One of TF, TFIDF, WFIDF, TFIDF+SIMWEIGHT, WFIDF+SIMWEIGHT.

'TF'
df_dict dict[str, int] | None

Document frequencies. Required for non-TF methods.

None
n_docs int | None

Total document count. Required for non-TF methods.

None
word_weights dict[str, float] | None

Per-word weights. Required for SIMWEIGHT methods.

None

Returns:

Type Description
tuple[list[float], int]

(scores_sorted_by_dim, document_length).

Raises:

Type Description
ValueError

On inconsistent arguments.

score_documents

Scores an iterable of (doc_id, text) pairs and returns a DataFrame with one row per document.

Score an iterable of documents and return a DataFrame.

Parameters:

Name Type Description Default
documents Iterable[tuple[str, str]]

Iterable of (doc_id, text) pairs.

required
expanded_words dict[str, list[str] | set[str]]

Expanded dictionary.

required
method ScoringMethod

Scoring method.

'TFIDF'
df_dict dict[str, int] | None

Document frequencies (non-TF methods).

None
n_docs int | None

Total document count (non-TF methods).

None
word_weights dict[str, float] | None

Per-word weights (SIMWEIGHT methods).

None
normalize bool

L2-normalize score vector per document.

False
show_progress bool

Print a tqdm bar.

True

Returns:

Type Description
DataFrame

DataFrame with Doc_ID, the sorted dimensions, and

DataFrame

document_length.

aggregate_to_firm_year

Joins document-level scores to a firm-year mapping, normalizes each dimension by document length (per 100 tokens), and averages within each firm-year cell.

Aggregate document-level scores to firm-year means.

Each dimension is first divided by document length and multiplied by 100 to put units in "per 100 tokens."

Parameters:

Name Type Description Default
scores DataFrame

DataFrame from score_documents.

required
id_to_firm DataFrame

DataFrame with the document-id to firm-year mapping.

required
dims list[str]

Dimension column names to normalize.

required
doc_id_col str

Document-ID column in scores.

'Doc_ID'
id_col str

Document-ID column in id_to_firm.

'document_id'
firm_col str

Firm-ID column in id_to_firm.

'firm_id'
time_col str

Time column in id_to_firm.

'time'

Returns:

Type Description
DataFrame

Firm-year DataFrame sorted by firm_id, time.

zca_whiten

Applies ZCA whitening to a matrix of document-level scores so that each dimension has unit variance and the dimensions are decorrelated. Useful when the seed dimensions overlap in embedding space.

Apply ZCA whitening to the dimension columns of a scores DataFrame.

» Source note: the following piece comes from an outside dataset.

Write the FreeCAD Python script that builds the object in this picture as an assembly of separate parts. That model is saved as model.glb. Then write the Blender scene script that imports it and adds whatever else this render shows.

ZCA (zero-phase component analysis) whitening is a linear transform that decorrelates the columns (makes the covariance the identity) while staying as close as possible to the original axes. Unlike PCA whitening, it does not rotate the data into a new basis, so after whitening the column named integrity still measures something close to integrity (not "principal component 1"). This matters when downstream analysis interprets each dimension by name.

This is a post-scoring transform. Input columns retain their names; output values are the whitened coordinates. Non-dimension columns (Doc_ID, document_length) pass through unchanged.

The whitening transform is fit on scores[dims] itself. If you plan to score new documents later and want them on the same whitened scale, compute and persist the transform separately (see the "Notes" section of the docs page on whitening).

Similar in spirit to the post-processing step in the Marketing Measures package: https://github.com/Marketing-Measures/marketing-measures.

Parameters:

Name Type Description Default
scores DataFrame

DataFrame from :func:score_documents, with one column per dimension plus Doc_ID and document_length.

required
dims list[str]

List of dimension column names to whiten.

required
epsilon float

Eigenvalue floor for numerical stability. Raise if the covariance is near-singular (small corpora, highly correlated dimensions).

1e-06

Returns:

Type Description
DataFrame

A new DataFrame with the same shape. Dimension columns are

DataFrame

whitened; every other column is copied through.